— Begin —
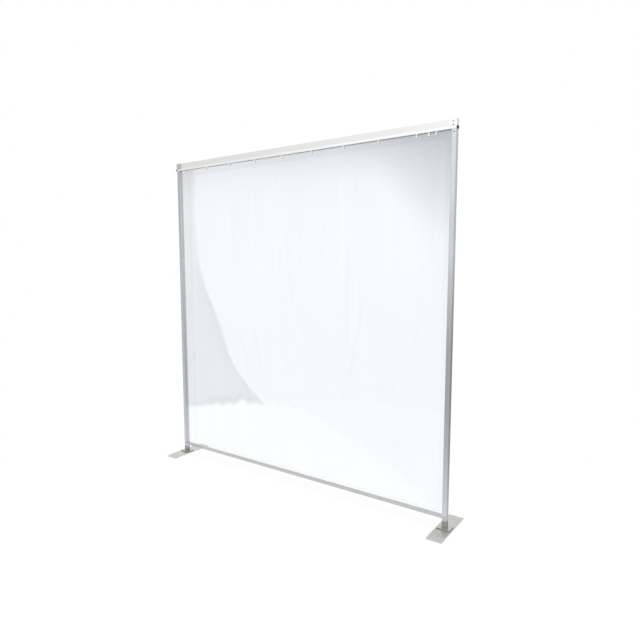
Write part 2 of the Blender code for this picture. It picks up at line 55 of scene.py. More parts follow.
# ---------------------------------------------------------------- sizes from the frame
SHEET_LOW, SHEET_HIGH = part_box("curtain")
MID_Y = (SHEET_LOW.y + SHEET_HIGH.y) / 2
SHEET_WIDE = SHEET_HIGH.x - SHEET_LOW.x
SHEET_TALL = SHEET_HIGH.z - SHEET_LOW.z
GLIDER_COUNT = sum(1 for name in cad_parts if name.startswith("glider_"))
EYELETS = [
    (sum(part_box(f"eyelet_{n:02d}"), Vector()) / 2) for n in range(1, GLIDER_COUNT + 1)
]

# ---------------------------------------------------------------- sizes of the film
FILM_HALF = 0.00025  # half its thickness
HEM_HALF = 0.00050
HEM_TOP, HEM_LOW, HEM_LEFT, HEM_RIGHT = 0.035, 0.015, 0.085, 0.022
WELD_WIDE = 0.006
STEP_WIDE = 0.0015  # where the hem's second layer ends
RIM_WIDE = 0.0012  # a row of narrow faces at the cut edge
HOLE_R = 0.0036
HOLE_BORDER = 0.0016  # a ring of faces round each hole
HOLE_BLOCK = 0.008  # half the square of grid that a hole replaces
HOLE_FLAT, HOLE_EASE = 0.010, 0.03  # the film is flat this near a hole, and free further off
GRID = 0.011  # about the size of a face
SHARP_DEGREES = 60  # its faces are shaded smooth below this angle

# The long fold's line: how far down it is, as a share of the drop, and how far across
FOLD_DOWN = (0.00, 0.05, 0.28, 0.344, 0.404, 0.474, 0.56, 0.643, 0.706, 0.765, 0.79)
FOLD_ACROSS = (0.115, 0.120, 0.132, 0.160, 0.205, 0.268, 0.345, 0.415, 0.500, 0.640, 0.700)
FOLD_WANDER = 0.006
# The line under which the film is clearest, a painted light that makes it read brighter low down:
# across and up, and how deep its teeth are
PAINTED_LIGHT_ACROSS = (0.0, 0.10, 0.50, 0.95, 1.15, 1.35, 1.63, 1.80, 1.90)
PAINTED_LIGHT_UP = (0.250, 0.270, 0.36, 0.41, 0.36, 0.28, 0.17, 0.06, 0.0)
TEETH = 0.016

# The film's broad waves: depth, length, phase, lean on the way down, and how much of the
# depth comes only with the drop
WAVES = (
    (0.0022, 0.4212, 0.10, 0.05, 0.0),
    (0.0016, 0.2300, 0.35, -0.30, 0.0),
    (0.0007, 0.1270, 0.70, 0.55, 0.6),
    (0.0005, 0.0810, 0.20, -0.40, 1.0),
)
# The soft upright creases: (across, up) of each one's ends, its half width and strength
CREASES = (
    ((1.281, 1.72), (1.288, 1.16), 0.014, -0.55),
    ((1.318, 1.34), (1.325, 0.82), 0.013, 0.85),
    ((1.385, 1.18), (1.378, 0.88), 0.012, -0.60),
    ((1.418, 1.04), (1.345, 0.64), 0.012, 0.80),
    ((0.905, 1.40), (0.935, 1.05), 0.018, 0.40),
    ((0.640, 0.86), (0.700, 0.60), 0.014, 0.45),
    ((0.520, 0.80), (0.610, 0.55), 0.013, 0.50),
    ((0.490, 0.62), (0.590, 0.42), 0.014, 0.90),
    ((0.560, 0.56), (0.690, 0.40), 0.013, 0.80),
    ((1.745, 1.10), (1.735, 0.86), 0.012, 0.45),
    ((0.470, 1.66), (0.480, 1.30), 0.022, 0.25),
    ((0.660, 1.70), (0.672, 1.38), 0.020, 0.25),
)
CREASE_DEEP = 0.0012
FOLD_RISE, FOLD_DIP = 0.0042, 0.0030  # left and right of the long fold's line
SIDE_HELD, SIDE_EASE = 0.35, 0.03  # what the sides leave of the depth, and how far in

# Painted shade as grey haze: a painted shadow under the rail; painted shade in the top right
# corner, at the right edge, left of the long fold with more below and at the top, along the fold,
# over the clear zone; painted shade and light in creases and wrinkles
BAND_GREY, BAND_FADE = 0.22, 0.10
CORNER_GREY, EDGE_GREY = 0.245, 0.035
SIDE_GREY, SIDE_GREY_BELOW, SIDE_GREY_TOP = 0.085, 0.020, 0.035
RIDGE_GREY, RIDGE_FADE = 0.060, 0.045
FOOT_GREY, CREASE_GREY, WRINKLE_GREY = 0.045, 0.030, 0.022
LEAST_GREY = -0.02
# the fog left low down, where the film is painted clear as painted light
LEAST_FOG = 0.03

# ---------------------------------------------------------------- the film's look
MASKS = ("hem", "weld", "fog_and_painted_light", "painted_shade", "rim")  # the names of its vertex attributes
TINT = (0.985, 0.992, 1.0)  # of what is seen through it
MILK = (0.40, 0.53, 0.95)  # of thin haze
PAINTED_SHADE_GREY = (0.375, 0.408, 0.455)  # of the painted shade, laid on as grey haze
PAINTED_SHADE_FULL = 0.08  # the painted shade at which its colour is all PAINTED_SHADE_GREY
HAZE_FOG, HAZE_CLOUD, HAZE_STREAK = 0.028, 0.006, 0.005
HAZE_HEM, HAZE_WELD, HAZE_RIM = 0.012, 0.022, 0.30
VINYL_IOR = 1.45


# ---------------------------------------------------------------- material helpers
def node(tree, kind, settings=None, **inputs):
    """Adds a node. An input is a value, or a socket to link from. Its key is the socket's name
    with _ for a space, or iN for the N-th socket."""
    made = tree.nodes.new("ShaderNode" + kind)
    for key, value in (settings or {}).items():
        setattr(made, key, value)
    for key, value in inputs.items():
        numbered = key[0] == "i" and key[1:].isdigit()
        feed(tree, made.inputs[int(key[1:]) if numbered else key.replace("_", " ")], value)
    return made


def feed(tree, socket, value):
    if isinstance(value, bpy.types.NodeSocket):
        tree.links.new(value, socket)
    else:
        socket.default_value = value


def new_material(name):
    made = bpy.data.materials.new(name)
    made.use_nodes = True
    made.node_tree.nodes.clear()
    return made, made.node_tree


def finish_material(tree, shader):
    out = node(tree, "OutputMaterial")
    tree.links.new(shader.outputs[0], out.inputs["Surface"])


def coords(tree, scale):
    place = node(tree, "TexCoord").outputs["Object"]
    return node(tree, "Mapping", Vector=place, Scale=scale).outputs[0]


def grained(tree, along, across_scale, along_scale):
    """Coordinates for a noise that is drawn out along one axis."""
    scale = [across_scale] * 3
    scale[along] = along_scale
    return coords(tree, scale)


def noise(tree, vector, scale, detail=3.0, rough=0.5):
    return node(
        tree, "TexNoise", Vector=vector, Scale=scale, Detail=detail, Roughness=rough
    ).outputs["Fac"]


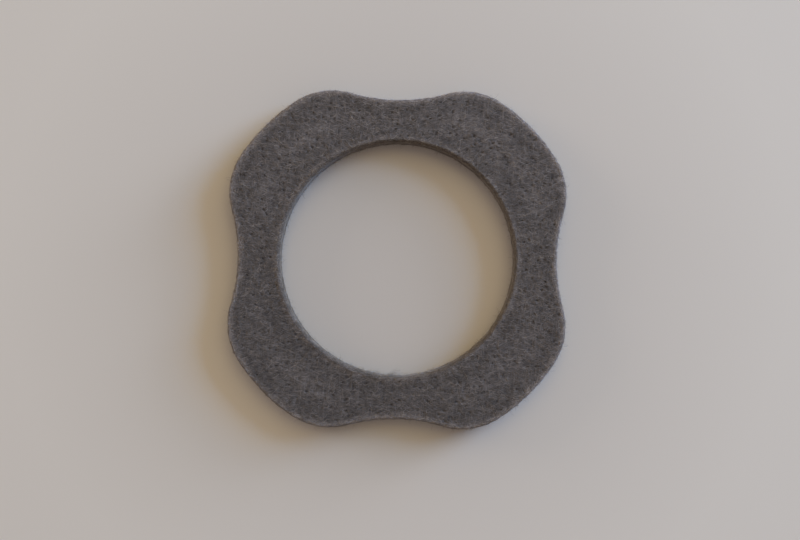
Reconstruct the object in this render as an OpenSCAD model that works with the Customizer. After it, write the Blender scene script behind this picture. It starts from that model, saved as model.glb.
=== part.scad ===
// Felt washer, die-cut in one piece from a flat sheet of grey wool felt.
// Broad lobes lie on one circle. Between them the rim dips in shallow scallops, and
// shoulder arcs that touch both curves carry each lobe into its scallops. A large
// round bore runs through the middle. Every cut edge is a little rounded, because felt
// gives way under the cutting die. Lengths are in millimetres and angles in degrees.
// The bore's axis is Z and the lower face lies at z = 0.

/* [Outline] */
// Number of lobes around the rim
lobes = 4; // [2, 4]
// Diameter of the circle that the lobes lie on
lobe_d = 56; // [52:0.5:60]
// Diameter of the circle that the deepest points of the scallops touch
waist_d = 48; // [46:0.5:51]
// Radius of each hollow scallop
scallop_r = 26; // [20:0.5:32]
// Radius of the shoulder between a lobe and a scallop
shoulder_r = 10; // [6:0.5:11]

/* [Bore] */
// Diameter of the round bore
bore_d = 35; // [24:0.5:42]

/* [Sheet] */
// Thickness of the felt
felt_t = 3; // [1.5:0.1:6]
// Rounding of the cut edges
edge_r = 0.4; // [0.1:0.05:0.7]

/* [Hidden] */

felt_grey = "#4d4949";

// Sides of the large circles, and of the small ones that round the edges
$fn = 120;
edge_fn = 32;

// How far a cutting shape runs past both faces
cut_past = 1;

lobe_r = lobe_d / 2;
bore_r = bore_d / 2;

// One lobe and one scallop together take this angle
pitch_a = 360 / lobes;

// The first scallop's centre lies on the X axis. A shoulder touches the lobes' circle
// from inside and the scallop from outside, which gives the three sides of the triangle
// between the bore's axis, the scallop's centre and the shoulder's centre.
scallop_x = waist_d / 2 + scallop_r;
shoulder_reach = lobe_r - shoulder_r;
shoulder_to_scallop = shoulder_r + scallop_r;
shoulder_a = acos((shoulder_reach ^ 2 + scallop_x ^ 2 - shoulder_to_scallop ^ 2)
    / (2 * shoulder_reach * scallop_x));
shoulder_way = [cos(shoulder_a), sin(shoulder_a)];
shoulder_xy = shoulder_reach * shoulder_way;

// In the same direction, but far beyond the rim
beyond_xy = 2 * scallop_x * shoulder_way;

// A point as it is (side 1) or on the other side of the X axis (side -1)
function aside(p, side) = [p.x, side * p.y];

// Moves by whole millimetres, then by thousandths, then by what is left. Each step is
// a short number, so the curves that touch here do so without the smallest gap.
module place(to) {
    whole = [for (v = to) floor(v)];
    part = [for (v = to - whole) floor(v * 1000) / 1000];
    translate(whole) translate(part) translate(to - whole - part) children();
}

// Two circles in a section that round its edge at the lower and at the upper face
module edge_rounds(r) {
    for (z = [edge_r, felt_t - edge_r]) translate([r, z]) circle(edge_r, $fn = edge_fn);
}

// A disc of felt with rounded edges
module soft_disc(r) {
    rotate_extrude() {
        translate([0, edge_r]) square([r, felt_t - 2 * edge_r]);
        square([r - edge_r, felt_t]);
        edge_rounds(r - edge_r);
    }
}

// What a round cut takes away, so that the felt around it keeps rounded edges
module soft_cut(r) {
    rotate_extrude() difference() {
        translate([0, -cut_past]) square([r + edge_r, felt_t + 2 * cut_past]);
        translate([r, edge_r]) square([2 * edge_r, felt_t - 2 * edge_r]);
        edge_rounds(r + edge_r);
    }
}

// What is cut away beside a shoulder: a wedge that reaches from the shoulder's centre to
// the end of the lobe and to the middle of the scallop, less the shoulder's own disc
module flank(side) {
    centre = aside(shoulder_xy, side);
    difference() {
        translate([0, 0, -cut_past]) linear_extrude(felt_t + 2 * cut_past)
            polygon([centre, aside(beyond_xy, side), [scallop_x, 0]]);
        place([centre.x, centre.y, 0]) soft_disc(shoulder_r);
    }
}

// All that is cut away between two lobes: a flank on each side, and the scallop
module notch() {
    for (side = [1, -1]) flank(side);
    translate([scallop_x, 0, 0]) soft_cut(scallop_r);
}

module felt_washer() {
    color(felt_grey) difference() {
        soft_disc(lobe_r);
        for (i = [0 : lobes - 1]) rotate(i * pitch_a) notch();
        soft_cut(bore_r);
    }
}

felt_washer();
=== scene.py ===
# %% [markdown]
# # A die-cut felt washer
#
# The real washer is one flat piece of grey needled wool felt, 3 mm thick, stamped out by a
# steel rule die. Its rim swings between four broad lobes and four shallow scallops, round a
# large round bore. The CAD model already has that form, but as a hard, perfect solid. Here it
# becomes felt: a matted skin with clumps and needle marks, thousands of fibres lying in it,
# soft cut edges with fuzz on them, and a dull, slightly uneven grey.
#
# ## Step 1: load the fixed frame
#
# Everything is made in metres, in the same frame as the CAD model.

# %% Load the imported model
import math
import random

import bmesh
import bpy
from mathutils import Matrix, Vector, kdtree, noise


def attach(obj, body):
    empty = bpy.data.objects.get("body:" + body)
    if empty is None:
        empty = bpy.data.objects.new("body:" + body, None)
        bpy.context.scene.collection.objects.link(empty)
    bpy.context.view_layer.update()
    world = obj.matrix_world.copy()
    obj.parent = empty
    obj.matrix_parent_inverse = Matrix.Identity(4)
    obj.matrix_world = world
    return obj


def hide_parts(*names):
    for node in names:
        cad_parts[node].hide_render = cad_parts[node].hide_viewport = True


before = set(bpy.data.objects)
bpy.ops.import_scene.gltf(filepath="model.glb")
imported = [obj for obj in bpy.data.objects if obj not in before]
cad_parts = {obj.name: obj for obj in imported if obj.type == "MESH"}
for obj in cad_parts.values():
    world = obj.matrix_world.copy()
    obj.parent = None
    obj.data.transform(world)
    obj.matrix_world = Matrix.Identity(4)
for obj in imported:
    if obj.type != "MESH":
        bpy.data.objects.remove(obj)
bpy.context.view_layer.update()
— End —
> _DIRECTION_
Using the data above, repeat exactly the lines that begin at the line with "side, and the scallop" and end at the line with "before = set(bpy.data.objects)", both ends included.

> _RESPONSE TO THIS TASK_
// All that is cut away between two lobes: a flank on each side, and the scallop
module notch() {
    for (side = [1, -1]) flank(side);
    translate([scallop_x, 0, 0]) soft_cut(scallop_r);
}

module felt_washer() {
    color(felt_grey) difference() {
        soft_disc(lobe_r);
        for (i = [0 : lobes - 1]) rotate(i * pitch_a) notch();
        soft_cut(bore_r);
    }
}

felt_washer();
=== scene.py ===
# %% [markdown]
# # A die-cut felt washer
#
# The real washer is one flat piece of grey needled wool felt, 3 mm thick, stamped out by a
# steel rule die. Its rim swings between four broad lobes and four shallow scallops, round a
# large round bore. The CAD model already has that form, but as a hard, perfect solid. Here it
# becomes felt: a matted skin with clumps and needle marks, thousands of fibres lying in it,
# soft cut edges with fuzz on them, and a dull, slightly uneven grey.
#
# ## Step 1: load the fixed frame
#
# Everything is made in metres, in the same frame as the CAD model.

# %% Load the imported model
import math
import random

import bmesh
import bpy
from mathutils import Matrix, Vector, kdtree, noise


def attach(obj, body):
    empty = bpy.data.objects.get("body:" + body)
    if empty is None:
        empty = bpy.data.objects.new("body:" + body, None)
        bpy.context.scene.collection.objects.link(empty)
    bpy.context.view_layer.update()
    world = obj.matrix_world.copy()
    obj.parent = empty
    obj.matrix_parent_inverse = Matrix.Identity(4)
    obj.matrix_world = world
    return obj


def hide_parts(*names):
    for node in names:
        cad_parts[node].hide_render = cad_parts[node].hide_viewport = True


before = set(bpy.data.objects)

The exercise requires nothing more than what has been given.